# Automatic Differentiation with PyTorch

## Objective
As a continuation to the theory session, we will explore the powerful concept of automatic differentiation using PyTorch. We will start by creating a tensor and applying a series of transformations to obtain a scalar value. Through this process, we will explore how PyTorch tracks operations for gradient computation, utilize the backward method to compute gradients, and manually calculate gradients to validate your results.

In [1]:
## Import relevant libraries
import torch 
import matplotlib.pyplot as plt

Before proceeding with this exercise read about Autograd from the pytorch documentation

[Autograd](https://pytorch.org/tutorials/beginner/former_torchies/autograd_tutorial.html)

## Create a tensor

In [2]:
# Create a tensor 'x' with 21 ( 20 + 1 to include the end value) evenly spaced values from -5 to 5,
# Remember to enable it's gradient tracking  

x = None

# Print the value of 'x'
x

In [3]:
# What is the shape of x? 


In [4]:
# Create a tensor y that is the square of x
y = None

# Print y
y

In [5]:
# create tensor z that is adds 5 to y

z = None

# Print z
z

In [6]:
# Create a tensor that sums all values of z
l = None

# Print l
l

In [7]:
# We plot z against x. Note that we use .detach() which removes the returned tensor from the graph
# plt.plot(x.detach(), z.detach())

The grad function of a tensor links the tensor to the function that created it. But how is this useful? Read the documentation and provide your answer below.

ans: 

In [8]:
# print y's grad function


In [9]:
# print z's grad function


In [10]:
# print l's grad function


The variables $x$, $y$, $z$ and $l$ are nodes in a directed acyclic graph. 

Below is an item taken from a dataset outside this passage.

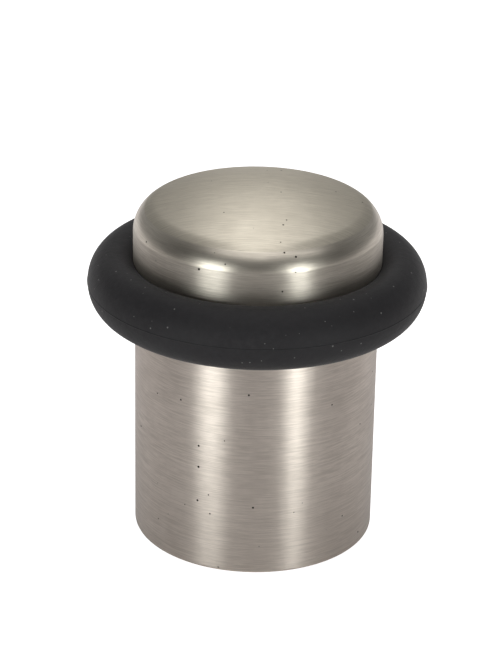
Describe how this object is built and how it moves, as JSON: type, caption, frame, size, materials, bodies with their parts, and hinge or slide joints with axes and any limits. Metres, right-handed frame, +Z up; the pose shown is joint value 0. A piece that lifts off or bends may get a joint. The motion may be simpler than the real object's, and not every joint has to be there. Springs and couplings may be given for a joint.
{
  "type": "floor door stop",
  "caption": "Floor-fixed cylinder door stop: brushed metal body, domed screw-off cap, thick black rubber buffer ring between them and a hidden fixing screw inside.",
  "frame": {"origin": "centre of the round base, on the floor plane", "axes": "+Z up along the axis of the cylinder; X and Y are any two directions across the floor"},
  "size_m": [0.0556, 0.0556, 0.0594],
  "materials": {
    "body_metal": "satin nickel plating, brushed round the body",
    "cap_metal": "satin nickel plating, brushed in circles",
    "ring_rubber": "matt black moulded rubber",
    "fixing_steel": "bright zinc-plated steel"
  },
  "bodies": {
    "base": {"body": "body_metal"},
    "ring_lift": {"rubber_ring": "ring_rubber"},
    "cap": {"cap": "cap_metal"},
    "washer": {"screw_washer": "fixing_steel"},
    "screw": {"fixing_screw": "fixing_steel"}
  },
  "joints": [
    {"name": "cap_rise", "type": "slide", "parent": "base", "child": "ring_lift", "axis": [0, 0, 1], "range_m": [0, 0.0075]},
    {"name": "cap_turn", "type": "hinge", "parent": "ring_lift", "child": "cap", "pos_m": [0, 0, 0.0403], "axis": [0, 0, 1], "range_deg": [0, 1800]},
    {"name": "screw_feed", "type": "slide", "parent": "base", "child": "washer", "axis": [0, 0, 1], "range_m": [-0.0325, 0]},
    {"name": "screw_turn", "type": "hinge", "parent": "washer", "child": "screw", "pos_m": [0, 0, 0.0402], "axis": [0, 0, 1], "range_deg": [-4680, 0]}
  ],
  "couplings": [
    {"joint": "cap_turn", "follows": "cap_rise", "rad_per_m": 4188.8},
    {"joint": "screw_turn", "follows": "screw_feed", "rad_per_m": 2513.3}
  ]
}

$l\longrightarrow z\longrightarrow y \longrightarrow x$ . $l$ is the root node. $x$ is the leaf node.
* $l$ is connected to $z$ by $l$'s grad function: SumBackward
* $z$ is connected to $y$ by $z$'s grad function: AddBackward
* $y$ is connected to $x$ by $y$'s grad function: PowBackward

To learn more about the computational graphs that get created read : https://pytorch.org/tutorials/beginner/former_torchies/autograd_tutorial.html


To view the gradient vector of a tensor use : `tensor.grad`. Note only the input vectors (leaf nodes) store gradients. If you wish to record the gradients of y and z you can add a .`retain_grad()` to the tensor. 

In [None]:
# what is the gradient vector of x currently?
print(None)

Before computing the gradients using pytorch, can we derive the gradients using calculus ? 

We are interested in computing the gradients of each element of the $\mathbf{x}$ tensor i.e.

$$ \frac{\partial l}{\partial x_i} = ? $$ 

Applying the chain rule (refer the theory session videos)

$$ \frac{\partial l}{\partial x_i} = \frac{\partial l}{\partial z_i} \cdot \frac{\partial z_i}{\partial y_i} \cdot \frac{\partial y_i}{\partial x_i}$$ 

What is the gradient of $l$ with respect to $\mathbf{z}$ ? Since $l$ is a scalar and $\mathbf{z}$ is a vector, let's think about computing the  gradient w.r.t. to an element of $z$ namely, $z_i$. If $z_i$ changes by a small amount, $l$ (the sum) will also change by the same amount. Therefore,

$$ \frac{\partial l}{\partial z_i} = 1 $$  


Next lets focus on the derivative of $z_i$ w.r.t to corresponding element in y, namely $y_i$. 
$$ \frac{\partial z_i}{\partial y_i} = ? $$ 

then, 
$$ \frac{\partial y_i}{\partial x_i} = ? $$

Combining all together we get: 

$$ \frac{\partial l}{\partial x_i} = ? $$ 

Let's now use pytorch to back propagate and check if the gradients match with our derivation. 


In [12]:
# lets compute the gradient of l with respect to x, using .backward() method



# display the gradients of x



Verify that the gradients match the computed partial derivative

In [13]:
x_grad_derived = None

# print(x.grad == x_grad_derived)

In [14]:
# Here we plot x with x.grad, does it match your expectation?  

# plt.plot(x.detach(), x.grad.detach())

As seen in this exercise Autograd simplifies the process of computing gradients, which are essential for updating model parameters during training. By automatically handling the complex chain rule of calculus, autograd allows for efficient and accurate gradient computation, enabling the optimization algorithms to adjust weights and biases effectively.